The Bucks are shooting fewer mid-range shots -- the least efficient shots in the NBA -- than nearly any team, averaging 6.8 mid-range shots per game. That ranks 29th in the league. Only the Rockets are shooting fewer than the Bucks. A year ago, MIlwaukee averaged 17.3 mid-range shots per game; 17 teams shot fewer mid-range shots than they did.

Even former President Barack Obama has noticed. When he made a campaign stop in Wisconsin on Friday, he told the crowd, "Giannis is ballin'."

Just as it would be silly to put any faith in the standings or in advanced statistics so early in the season, it would also be silly to read too deeply into blowing out a team like the Timberwolves. Right now, there's no more confusing team in the NBA, and judging from body language, no more confused and depressed team. The Jimmy Butler trade request shadows every game, and will continue to do so until he is shipped out of town. Karl-Anthony Towns seems all out of sorts. On Friday night, home fans were booing head coach Tom Thibodeau during introductions. They booed again when the Wolves were down 19 in the second quarter, and yet again when Jimmy Butler airballed a pull-up jumper at the end of the first half before the Timberwolves went into the locker room down 25.

But it would not be silly to read deeply into the hot start from these Bucks, one of four undefeated teams left in the NBA, and more importantly, how they have gotten off to this hot start ("Tonight's exactly how we want to play," Giannis said Friday). In just a few months, Budenholzer seems to have unlocked a key to Giannis' game that Jason Kidd never figured out.

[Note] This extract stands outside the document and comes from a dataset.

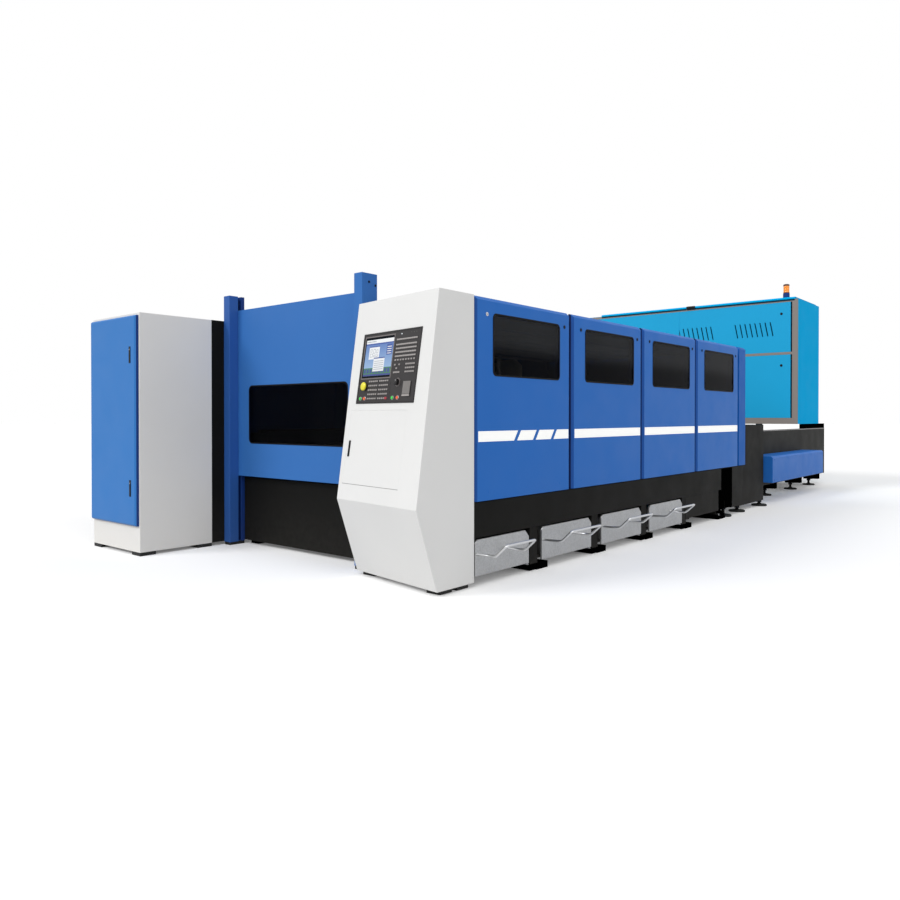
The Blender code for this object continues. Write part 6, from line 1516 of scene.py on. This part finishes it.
def dress_cabinet(sizes):
    """The softened cabinet with its filters, its door with painted shade on its right edge and underside,
    latch frames and latch locks.
    """
    def shade_edge_or_front(centre, normal):
        # The door's right edge and underside take the darker blue: painted shade.
        return 1 if normal.x > 0.8 or normal.z < -0.8 else 0

    skin("cabinet_casing", "cabinet_body", "machine", "pale_grey_enamel",
         ("cabinet_pale", "foot_black"), sizes.casing_round, least_face=0.02,
         rule=rubber_below(CABINET_FEET_TOP))
    skin("cabinet_door_skin", "cabinet_door", "cabinet_door", "door_blue_enamel",
         ("cabinet_blue", "edge_blue"), 0.003, least_face=0.004, rule=shade_edge_or_front)
    low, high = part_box("cabinet_body")
    parts = []
    for rise in FILTER_RISES:
        place = (low.x, (low.y + high.y) / 2, low.z + rise)
        parts += vent_panel(place, (-1, 0, 0), FILTER_SIZE, FILTER_SIZE, "machine_grey")
    piece("cabinet_filters", assembled(parts), "machine", "machine_grey_enamel")

    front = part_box("cabinet_door")[0].y
    around = LATCH_GAP + LATCH_RIM
    for level in ("upper", "lower"):
        latch = f"cabinet_latch_{level}"
        low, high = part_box(latch)
        bars = [(block((x0, front - 0.0020, z0), (x1, front + 0.0010, z1), 0.0006, 1), "latch")
                for x0, z0, x1, z1 in border(low.x - around, low.z - around, high.x + around,
                                             high.z + around, LATCH_RIM)]
        piece(f"latch_frame_{level}", assembled(bars), "cabinet_door", "black_latch_plastic")
        lock = lathe([(0.0, 0.0008), (0.0050, 0.0008), (0.0060, 0.0), (0.0, -0.0004)], 20)
        spot = facing(((low.x + high.x) / 2, low.y - 0.0001, high.z - 0.022), (0, -1, 0))
        piece(f"latch_lock_{level}", assembled([(placed(lock, spot), "bolt")]), latch, "bright_steel")


class LASERCUTTER_OT_cabinet(bpy.types.Operator):
    """Dress the control cabinet"""
    bl_idname = "lasercutter.cabinet"
    bl_label = "Control cabinet"

    def execute(self, context):
        dress_cabinet(context.scene.laser_cutter_sizes)
        return {"FINISHED"}


# Gantry and pallets

def dress_gantry():
    """The softened gantry beam and the carriage's cover."""
    skin("gantry_casing", "gantry_beam", "gantry_beam", "machine_grey_enamel", ("machine_grey",),
         0.004)
    skin("carriage_cover", "head_carriage", "head_carriage", "pale_grey_enamel", ("pale",), 0.005)


class LASERCUTTER_OT_gantry(bpy.types.Operator):
    """Dress the gantry"""
    bl_idname = "lasercutter.gantry"
    bl_label = "Gantry"

    def execute(self, context):
        dress_gantry()
        return {"FINISHED"}


RAIL_WIDTH = 0.062
RAIL_HEIGHT = 0.080
RAIL_LAP = 0.002
TOOTH_FOOT = 0.075
SLAT_THICKNESS = 0.003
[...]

Bucks rookie Donte DiVincenzo had a feeling early on that this would be the case. The Bucks told him about their new direction during the draft process, that they were opening up their offensive end and that his versatility and shooting ability fit into their plans. It was also a lot like the system he played with the Villanova team that won the national championship by spreading the floor with excellent 3-point shooters.

"I was just telling coach the other day it's kind of scary how similar it is," DiVincenzo told CBS Sports. "Last year we spaced out every man. [This year] Brook's popping on 3s, knocking down threes. Everything I did last year is translating to this year."

What may be most remarkable is how quickly the Bucks made this transition. I asked Budenholzer about why that is, and whether keeping things simple is the key.

"[Simplicity in coaching] is something I believe in," Budenholzer said. "If we can simplify things for players and get them in a position they are just playing and competing, I think that puts them in their best position to be successful. I'm very conscientious of not overloading them or giving them too much, and the follow up to that is keeping it simple. There's a lot to be said for that."

It really does seem like a pretty simple solution to unlocking the possibilities of a team that has one of the most physically dominating players on Earth. Giannis can be a black hole that opposing defenses collapse into. And when they do -- when the gravity of Giannis dashing toward the rim causes two or three defenders to help off their man -- he's an incredibly willing passer.

So far it's working perfectly. It may be too early to say that the Bucks are in the same tier as the Boston Celtics and the Toronto Raptors; we are not yet two weeks into the season. But if this style of play continues, and if the Bucks continue to roll in the next few weeks, that will become a louder and louder narrative in the NBA.

"It's simplicity: If you're open, shoot it; If you're not, pass, move, set a screen," Henson told CBS Sports. "It's worked for us. We're moving the ball well. And it's fun. Fresh new faces, fresh voices, that's cool. Just a lighter environment."